Written exercise: Copy out the final stretch of the listing: the line that contains "Write the JSON" and all lines after it, exactly as they appear.

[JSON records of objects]
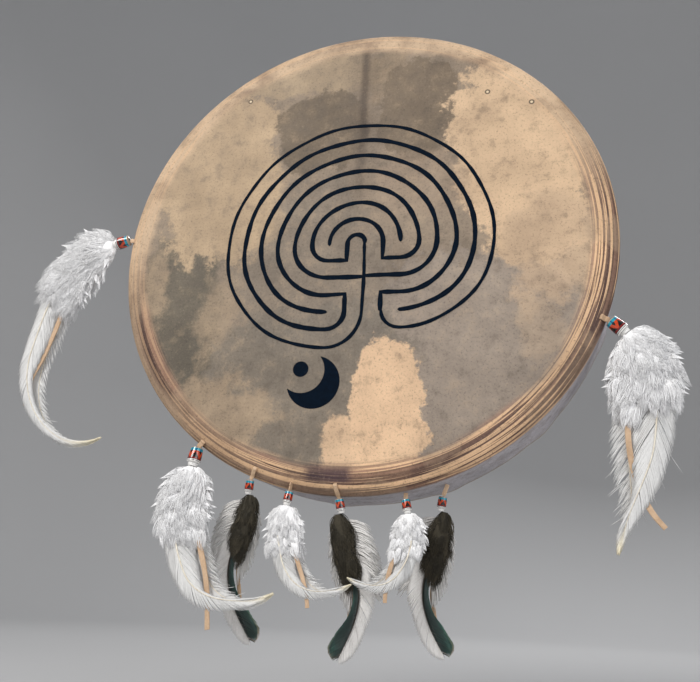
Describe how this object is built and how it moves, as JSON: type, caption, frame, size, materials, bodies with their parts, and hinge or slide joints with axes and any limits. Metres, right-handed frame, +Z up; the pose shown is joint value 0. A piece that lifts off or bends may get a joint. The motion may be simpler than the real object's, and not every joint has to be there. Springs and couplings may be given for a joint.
{
  "type": "frame drum",
  "caption": "Round hand drum: a rawhide head on a shallow wooden hoop, laced behind to a cross grip, with beaded feather pendants hung from its rim.",
  "frame": {"origin": "centre of the hand grip, on the axis of the hoop, 13.5 mm inside the back edge", "axes": "-Y out of the playing face towards the listener, +Y out of the back, +Z up as the drum hangs, +X to the right as the face is seen"},
  "size_m": [0.5263, 0.0847, 0.5202],
  "materials": {
    "hoop_wood": "bare bent wood, matt",
    "rawhide": "stretched rawhide, clouded tan and grey, satin",
    "rawhide_lace": "twisted rawhide lace, satin",
    "grip_leather": "wrapped brown leather, matt",
    "thong_leather": "soft tan thong leather, matt",
    "bead_glaze": "glossy glaze in turquoise, black and red",
    "white_down": "white down, matt",
    "white_hackle": "white hackle feathers, soft sheen",
    "dark_down": "near-black down, matt",
    "dark_hackle": "dark green and grey feathers, sheen"
  },
  "bodies": {
    "drum": {"hoop": "hoop_wood", "drum_head": "rawhide", "hand_grip": "grip_leather", "lace_run_01": "rawhide_lace", "lace_run_02": "rawhide_lace", "lace_run_03": "rawhide_lace", "lace_run_04": "rawhide_lace", "lace_run_05": "rawhide_lace", "lace_run_06": "rawhide_lace", "lace_run_07": "rawhide_lace", "lace_run_08": "rawhide_lace", "lace_run_09": "rawhide_lace", "lace_run_10": "rawhide_lace", "lace_run_11": "rawhide_lace", "lace_run_12": "rawhide_lace", "lace_run_13": "rawhide_lace", "lace_run_14": "rawhide_lace", "lace_run_15": "rawhide_lace"},
    "left_hanger": {"left_thong": "thong_leather"},
    "left_pendant": {"left_bead": "bead_glaze", "left_down": "white_down", "left_feathers": "white_hackle", "left_thong_tail": "thong_leather"},
    "right_hanger": {"right_thong": "thong_leather"},
    "right_pendant": {"right_bead": "bead_glaze", "right_down": "white_down", "right_feathers": "white_hackle", "right_thong_tail": "thong_leather"},
    "low_left_hanger": {"low_left_thong": "thong_leather"},
    "low_left_pendant": {"low_left_bead": "bead_glaze", "low_left_down": "white_down", "low_left_feathers": "white_hackle", "low_left_thong_tail": "thong_leather"},
    "first_dark_hanger": {"first_dark_thong": "thong_leather"},
    "first_dark_pendant": {"first_dark_bead": "bead_glaze", "first_dark_down": "dark_down", "first_dark_feathers": "dark_hackle", "first_dark_thong_tail": "thong_leather"},
    "low_middle_left_hanger": {"low_middle_left_thong": "thong_leather"},
    "low_middle_left_pendant": {"low_middle_left_bead": "bead_glaze", "low_middle_left_down": "white_down", "low_middle_left_feathers": "white_hackle", "low_middle_left_thong_tail": "thong_leather"},
    "second_dark_hanger": {"second_dark_thong": "thong_leather"},
    "second_dark_pendant": {"second_dark_bead": "bead_glaze", "second_dark_down": "dark_down", "second_dark_feathers": "dark_hackle", "second_dark_thong_tail": "thong_leather"},
    "low_middle_right_hanger": {"low_middle_right_thong": "thong_leather"},
    "low_middle_right_pendant": {"low_middle_right_bead": "bead_glaze", "low_middle_right_down": "white_down", "low_middle_right_feathers": "white_hackle", "low_middle_right_thong_tail": "thong_leather"},
    "third_dark_hanger": {"third_dark_thong": "thong_leather"},
    "third_dark_pendant": {"third_dark_bead": "bead_glaze", "third_dark_down": "dark_down", "third_dark_feathers": "dark_hackle", "third_dark_thong_tail": "thong_leather"}
  },
  "joints": [
    {"name": "left_swing", "type": "hinge", "parent": "drum", "child": "left_hanger", "pos_m": [-0.19871, -0.04808, 0.0139], "axis": [0, -1, 0], "range_deg": [-8, 20]},
    {"name": "left_tilt", "type": "hinge", "parent": "left_hanger", "child": "left_pendant", "pos_m": [-0.2046, -0.046, 0.01574], "axis": [-0.2419, 0, 0.9703], "range_deg": [-16, 55]},
    {"name": "right_swing", "type": "hinge", "parent": "drum", "child": "right_hanger", "pos_m": [0.18494, -0.04846, -0.07211], "axis": [0, -1, 0], "range_deg": [-12, 24]},
    {"name": "right_tilt", "type": "hinge", "parent": "right_hanger", "child": "right_pendant", "pos_m": [0.19152, -0.046, -0.07506], "axis": [-0.6947, 0, -0.7193], "range_deg": [-24, 55]},
    {"name": "low_left_swing", "type": "hinge", "parent": "drum", "child": "low_left_hanger", "pos_m": [-0.11374, -0.0483, -0.16305], "axis": [0, -1, 0], "range_deg": [-16, 22]},
    {"name": "low_left_tilt", "type": "hinge", "parent": "low_left_hanger", "child": "low_left_pendant", "pos_m": [-0.11822, -0.047, -0.16821], "axis": [-0.9925, 0, 0.1219], "range_deg": [-6, 45]},
    {"name": "first_dark_swing", "type": "hinge", "parent": "drum", "child": "first_dark_hanger", "pos_m": [-0.0685, -0.04966, -0.18321], "axis": [0, -1, 0], "range_deg": [-8, 18]},
    {"name": "first_dark_tilt", "type": "hinge", "parent": "first_dark_hanger", "child": "first_dark_pendant", "pos_m": [-0.07335, -0.045, -0.19207], "axis": [-0.9925, 0, 0.1219], "range_deg": [-40, 14]},
    {"name": "low_middle_left_swing", "type": "hinge", "parent": "drum", "child": "low_middle_left_hanger", "pos_m": [-0.03991, -0.04846, -0.19445], "axis": [0, -1, 0], "range_deg": [-12, 32]},
    {"name": "low_middle_left_tilt", "type": "hinge", "parent": "low_middle_left_hanger", "child": "low_middle_left_pendant", "pos_m": [-0.04114, -0.047, -0.20042], "axis": [-0.9925, 0, 0.1219], "range_deg": [-14, 42]},
    {"name": "second_dark_swing", "type": "hinge", "parent": "drum", "child": "second_dark_hanger", "pos_m": [-0.00646, -0.04992, -0.19469], "axis": [0, -1, 0], "range_deg": [-34, 2]},
    {"name": "second_dark_tilt", "type": "hinge", "parent": "second_dark_hanger", "child": "second_dark_pendant", "pos_m": [-0.00393, -0.044, -0.20476], "axis": [-0.9781, 0, -0.2079], "range_deg": [-32, 0]},
    {"name": "low_middle_right_swing", "type": "hinge", "parent": "drum", "child": "low_middle_right_hanger", "pos_m": [0.04422, -0.038, -0.19946], "axis": [0, -1, 0], "range_deg": [-18, 30]},
    {"name": "low_middle_right_tilt", "type": "hinge", "parent": "low_middle_right_hanger", "child": "low_middle_right_pendant", "pos_m": [0.04406, -0.038, -0.20379], "axis": [-0.9781, 0, -0.2079], "range_deg": [-2, 45]},
    {"name": "third_dark_swing", "type": "hinge", "parent": "drum", "child": "third_dark_hanger", "pos_m": [0.07258, -0.024, -0.19108], "axis": [0, -1, 0], "range_deg": [-15, 35]},
    {"name": "third_dark_tilt", "type": "hinge", "parent": "third_dark_hanger", "child": "third_dark_pendant", "pos_m": [0.06946, -0.024, -0.19945], "axis": [-0.9848, 0, 0.1736], "range_deg": [-42, 16]}
  ]
}
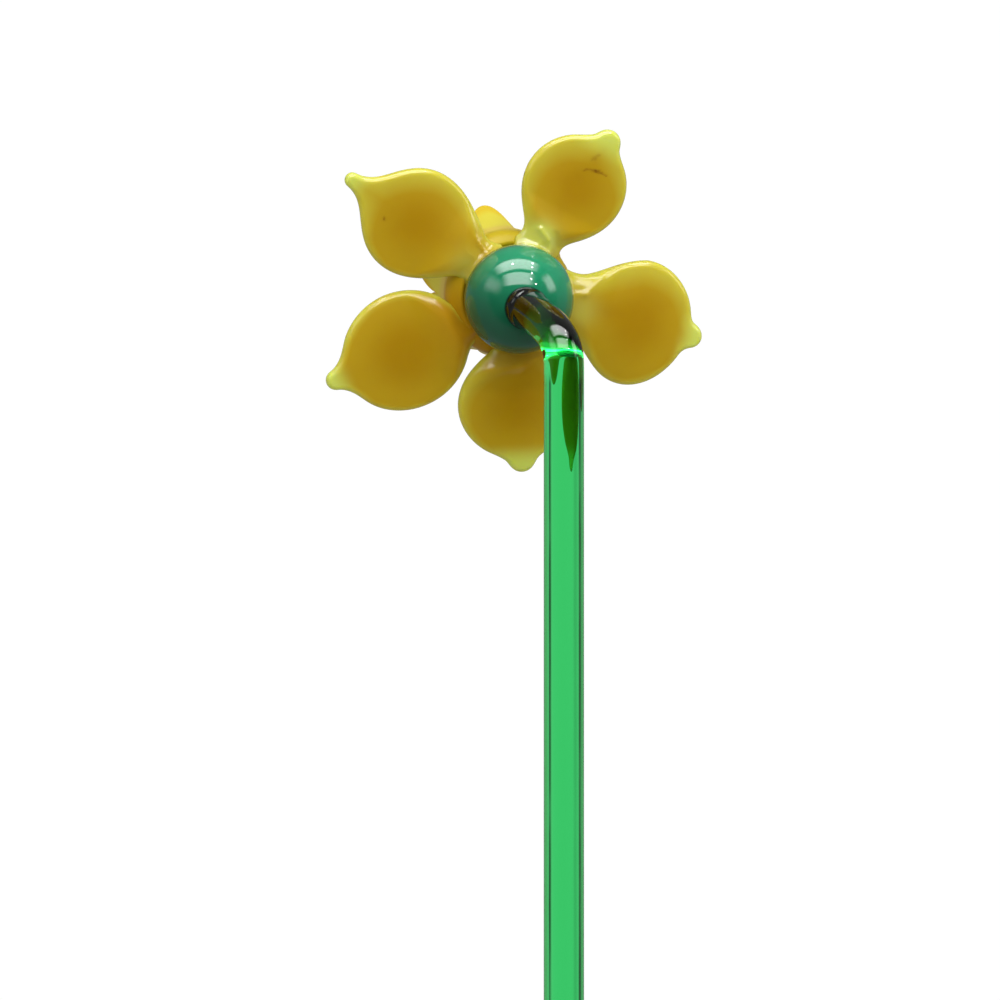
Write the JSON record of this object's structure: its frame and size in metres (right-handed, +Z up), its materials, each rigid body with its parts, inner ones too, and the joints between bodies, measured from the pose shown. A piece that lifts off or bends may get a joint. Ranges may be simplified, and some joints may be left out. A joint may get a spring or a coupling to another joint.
{
  "type": "glass daffodil flower",
  "caption": "Lamp-worked glass daffodil lying face down: a green ball with drawn-out yellow petals, a lobed yellow trumpet and a long clear green stem with a bent neck.",
  "frame": {"origin": "bottom centre of the bounding box, on the surface that the flower lies on", "axes": "+Z up, away from the surface; +Y along the flower's length towards its head, with the cut end of the stem at -Y; +X to the right of someone who looks down at the flower's back with the head away from them"},
  "size_m": [0.0684, 0.3054, 0.0469],
  "materials": {
    "stem_glass": "clear green glass rod, fire polished",
    "ball_glass": "dense green glass, glossy",
    "trumpet_glass": "amber to yellow glass, glossy, a little translucent",
    "petal_glass": "yellow to lime glass, glossy, translucent at the rims"
  },
  "bodies": {
    "root": {"stem": "stem_glass", "calyx_ball": "ball_glass", "corona": "trumpet_glass", "petal_1": "petal_glass", "petal_2": "petal_glass", "petal_3": "petal_glass", "petal_4": "petal_glass", "petal_5": "petal_glass"}
  },
  "joints": []
}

Expected answer:
Write the JSON record of this object's structure: its frame and size in metres (right-handed, +Z up), its materials, each rigid body with its parts, inner ones too, and the joints between bodies, measured from the pose shown. A piece that lifts off or bends may get a joint. Ranges may be simplified, and some joints may be left out. A joint may get a spring or a coupling to another joint.
{
  "type": "glass daffodil flower",
  "caption": "Lamp-worked glass daffodil lying face down: a green ball with drawn-out yellow petals, a lobed yellow trumpet and a long clear green stem with a bent neck.",
  "frame": {"origin": "bottom centre of the bounding box, on the surface that the flower lies on", "axes": "+Z up, away from the surface; +Y along the flower's length towards its head, with the cut end of the stem at -Y; +X to the right of someone who looks down at the flower's back with the head away from them"},
  "size_m": [0.0684, 0.3054, 0.0469],
  "materials": {
    "stem_glass": "clear green glass rod, fire polished",
    "ball_glass": "dense green glass, glossy",
    "trumpet_glass": "amber to yellow glass, glossy, a little translucent",
    "petal_glass": "yellow to lime glass, glossy, translucent at the rims"
  },
  "bodies": {
    "root": {"stem": "stem_glass", "calyx_ball": "ball_glass", "corona": "trumpet_glass", "petal_1": "petal_glass", "petal_2": "petal_glass", "petal_3": "petal_glass", "petal_4": "petal_glass", "petal_5": "petal_glass"}
  },
  "joints": []
}